Shares of the company jumped 16 per cent in premarket trading, with rival FedEx also gaining 4 per cent. UPS shares are down about 28 per cent since the start of the year.

The forecast and the profit beat signal early progress in UPS’ efforts to rebuild margins and stabilize volumes after a bruising year marked by tariff-related volume slump, the end of “de minimis” exemptions and rising costs.

The world’s biggest parcel delivery firm is now leaning on rate hikes, cost cuts and a sharper focus on high-margin shipments to steady its business ahead of the crucial holiday season.

The company is also reducing the number of packages it delivers for its top customer, Amazon.com, to boost its profit margins.

The peak holiday shipping and return season, when UPS daily average volumes can double, spans from November to the end of January.

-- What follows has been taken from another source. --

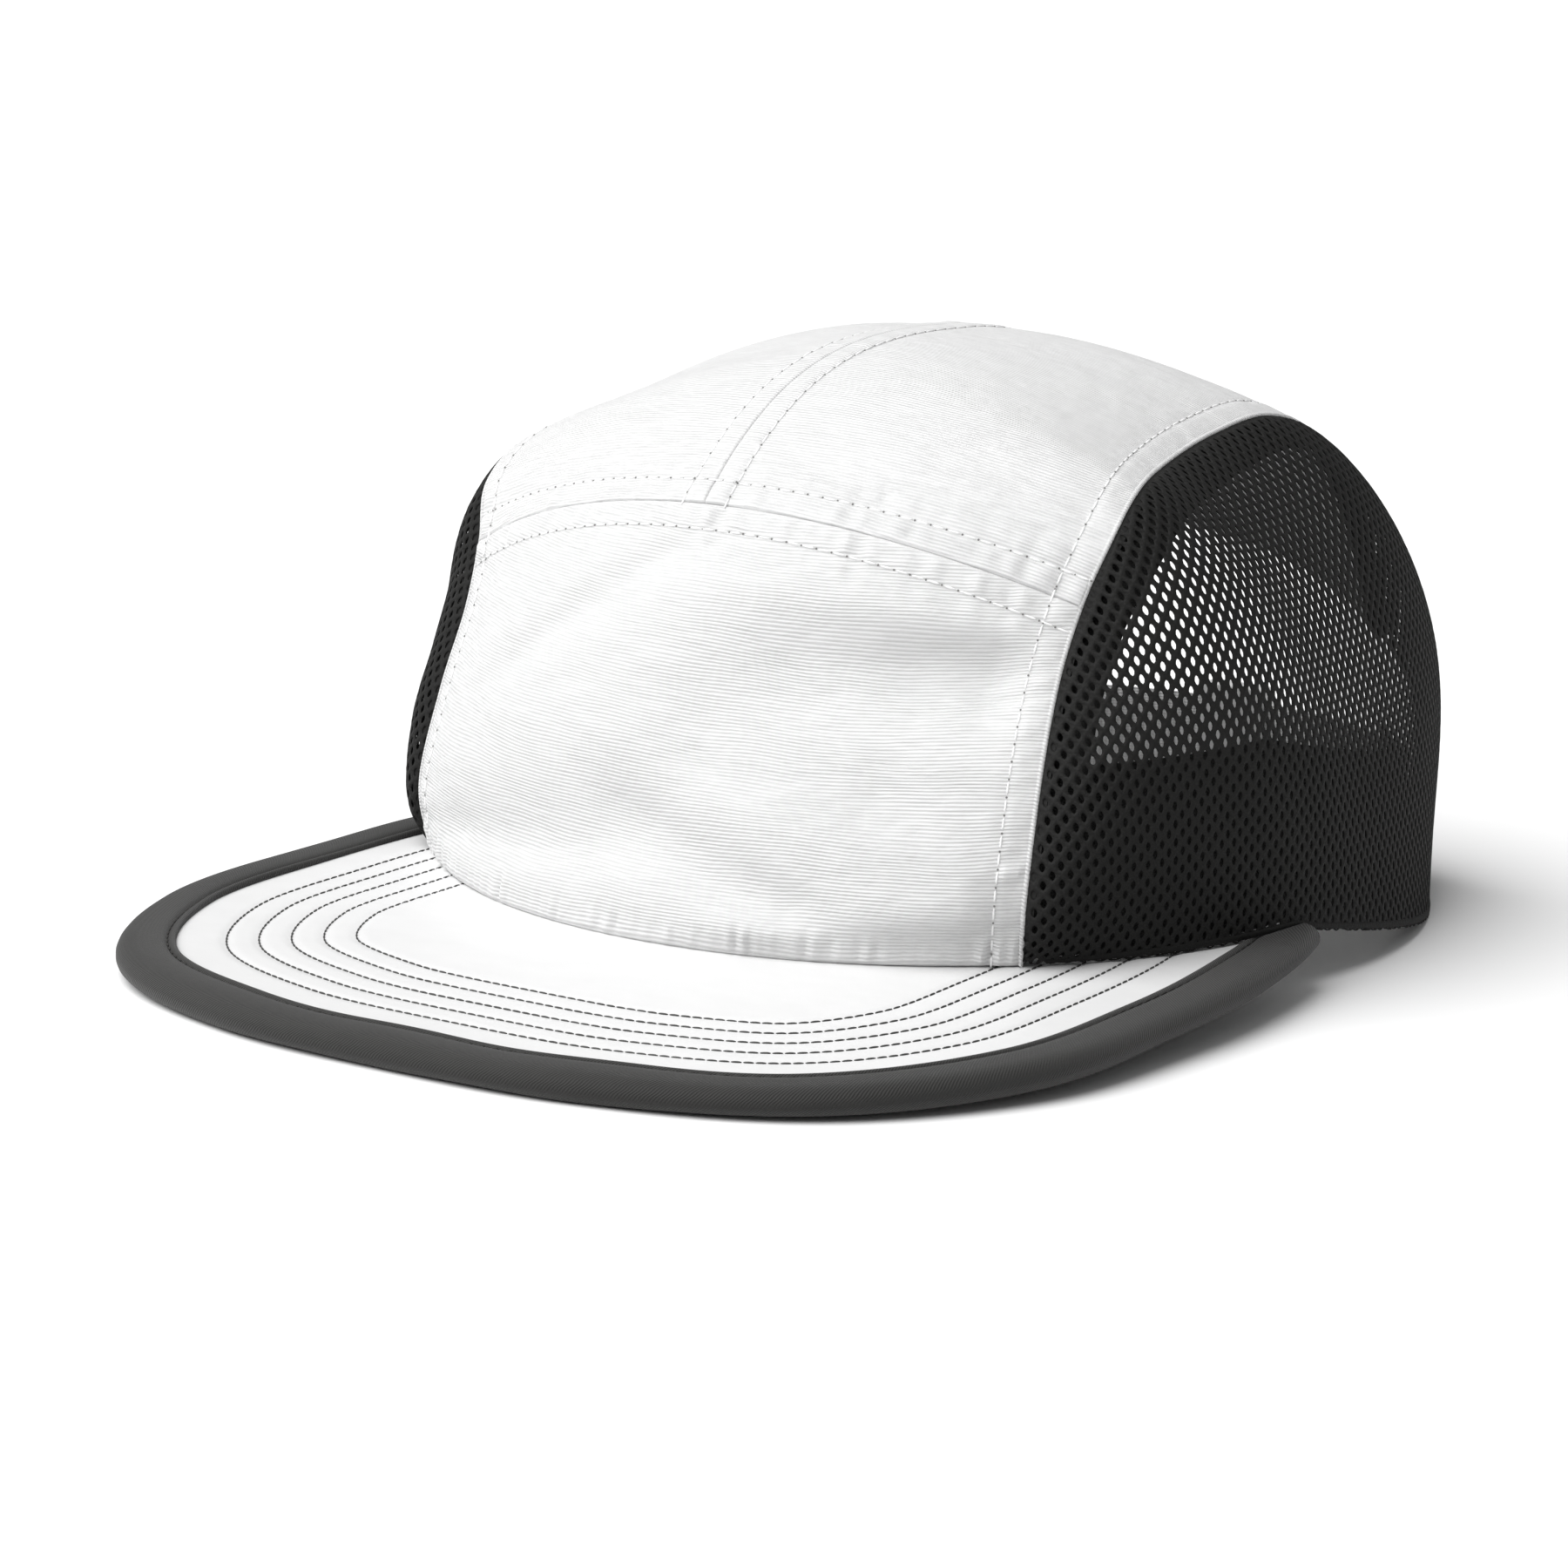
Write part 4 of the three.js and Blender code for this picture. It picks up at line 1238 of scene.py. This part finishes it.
# Back strap
# Pale ribbed webbing that closes the cap across the opening at the back. Its ends are sewn
# inside the mesh panels, and a plain slide rides on it. No dark strap shows through the net.

STRAP_WIDTH = 20 * MM
STRAP_CLOTH = 1.4 * MM
STRAP_INSET = 0.85 * MM
STRAP_LIFT = 4 * MM
STRAP_END = 144
SLIDE_LENGTH = 14 * MM
SLIDE_RIM = 2.4 * MM
SLIDE_ROOM = 0.6 * MM


def pale_webbing():
    material, shader, across, up = new_cloth("pale webbing", 0.7, 0.1)
    rib = ridges(across, 1.1 * MM)
    fine = ridges(up, 0.55 * MM)
    # The webbing's rib grooves are painted darker than the rib crests: painted shade in the grooves.
    colour_between(shader, rib, (0.62, 0.62, 0.62), (0.8, 0.8, 0.8))
    bump(shader, maths("MULTIPLY_ADD", fine, 0.5, rib), 0.16 * MM, 0.8)
    return material


strap_angles = np.linspace(STRAP_END, 360 - STRAP_END, 121)
strap_up = np.linspace(0, 1, 13)[:, None]
strap_points = hem_point(strap_angles, STRAP_INSET) + 0 * strap_up[..., None]
strap_points[..., 2] = STRAP_LIFT + STRAP_WIDTH * strap_up
strap_in = np.broadcast_to(turned(hem_inward(strap_angles)), strap_points.shape)
selvedge = 0.3 * MM * (np.abs(2 * strap_up - 1) ** 8)[..., None]
strap_points = lean(strap_points)
strap = cloth_sheet(
    "back_strap_webbing",
    strap_points + strap_in * selvedge,
    strap_in * (STRAP_CLOTH - 2 * selvedge),
    1,
    run_along(strap_points, 1),
    STRAP_WIDTH * strap_up + 0 * strap_angles,
)
strap.data.materials.append(pale_webbing())
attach(strap, "root")
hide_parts("back_strap")


def pale_plastic():
    material, shader = new_paint("pale plastic", 0.42)
    grain = specks(shader, 3000.0, 2.0)
    colour_between(shader, grain, (0.62, 0.62, 0.62), (0.7, 0.7, 0.7))
    bump(shader, grain, 0.03 * MM, 0.6)
    return material


slide_low, slide_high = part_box("strap_slide")
slide_middle = np.array((slide_low + slide_high) / 2)
slide_across = STRAP_CLOTH / 2 + SLIDE_ROOM
slide_tall = STRAP_WIDTH / 2 + SLIDE_ROOM
SQUARE = [(-1, -1), (1, -1), (1, 1), (-1, 1)]
slide_points = []
# Four square loops close into the slide's ring: two round the strap, and two round those.
for out, high, along in (
    (0, 0, 1), (0, 0, -1), (SLIDE_RIM / 2, SLIDE_RIM, -1), (SLIDE_RIM / 2, SLIDE_RIM, 1)
):
    for x, z in SQUARE:
        away = x * (slide_across + out)
        slide_points.append((along * SLIDE_LENGTH / 2, away, z * (slide_tall + high)))
slide_faces = grid_faces(np.pad(np.arange(16).reshape(4, 4), (0, 1), "wrap")).tolist()
slide_placed = turned(np.array(slide_points)) + slide_middle
slide = stood("strap_slide_ring", new_mesh("strap_slide_ring", slide_placed, [], slide_faces))
bevel = slide.modifiers.new("rounded", "BEVEL")
bevel.width = 0.45 * MM
bevel.segments = 3
slide = plain_mesh(slide, "strap_slide_ring")
smoothed(slide.data, 50)
slide.data.materials.append(pale_plastic())
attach(slide, "root")
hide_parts("strap_slide")

# Floor, light and camera
# A plain pale floor, one broad soft light from high on the camera's left with a weak even
# fill, and the camera at the photograph's angle and distance.

CAMERA_TARGET = Vector((-9.4, -9.0, 26.7)) * MM
CAMERA_TURN = math.radians(35.605)
CAMERA_RISE = math.radians(11.433)
CAMERA_ROLL = math.radians(1.376)
CAMERA_DISTANCE = 1.0
CAMERA_LENS = 131.1
FLOOR_HALF = 6.0
SKY_STRENGTH = 0.3
LAMP_STRENGTH = 4.1
LAMP_SPREAD = 70
LAMP_FROM = (-0.3, -0.5, 0.81)

floor_corners = [(x * FLOOR_HALF, y * FLOOR_HALF, 0) for x, y in SQUARE]
floor = stood("floor", new_mesh("floor", floor_corners, [], [(0, 1, 2, 3)]))
floor_paint, floor_shader = new_paint("pale floor", 0.9)
floor_shader.inputs["Base Color"].default_value = (0.9, 0.9, 0.9, 1)
floor_shader.inputs["Specular IOR Level"].default_value = 0.1
floor.data.materials.append(floor_paint)
floor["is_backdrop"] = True

sky = bpy.data.worlds.new("studio")
bpy.context.scene.world = sky
sky.use_nodes = True
sky.node_tree.nodes["Background"].inputs["Color"].default_value = (1, 1, 1, 1)
sky.node_tree.nodes["Background"].inputs["Strength"].default_value = SKY_STRENGTH

lamp = bpy.data.lights.new("softbox", "SUN")
lamp.energy = LAMP_STRENGTH
lamp.angle = math.radians(LAMP_SPREAD)
softbox = stood("softbox", lamp)
softbox.rotation_euler = Vector(LAMP_FROM).to_track_quat("Z", "Y").to_euler()

camera_data = bpy.data.cameras.new("camera")
camera_data.lens = CAMERA_LENS
camera_data.sensor_width = 36
camera_data.clip_start = 0.05
camera = stood("camera", camera_data)
camera_back = Vector((
    math.sin(CAMERA_TURN) * math.cos(CAMERA_RISE),
    -math.cos(CAMERA_TURN) * math.cos(CAMERA_RISE),
    math.sin(CAMERA_RISE),
))
level = (-camera_back).to_track_quat("-Z", "Y").to_matrix().to_4x4()
camera.matrix_world = (
    Matrix.Translation(CAMERA_TARGET + camera_back * CAMERA_DISTANCE)
    @ level
    @ Matrix.Rotation(CAMERA_ROLL, 4, "Z")
)
bpy.context.scene.camera = camera
bpy.context.scene.view_settings.view_transform = "Standard"
bpy.context.scene.view_settings.look = "None"

low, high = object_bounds()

The company projected revenue to be about US$24-billion for the fourth quarter. Analysts on average were expecting quarterly revenue of US$23.8-billion, according to data compiled by LSEG.

UPS reported an adjusted profit of US$1.74 per share for the three months ended September 30, beating analysts’ average expectations of US$1.30.

The Atlanta-based company reported consolidated revenue of US$21.41-billion, above expectations of US$20.83-billion.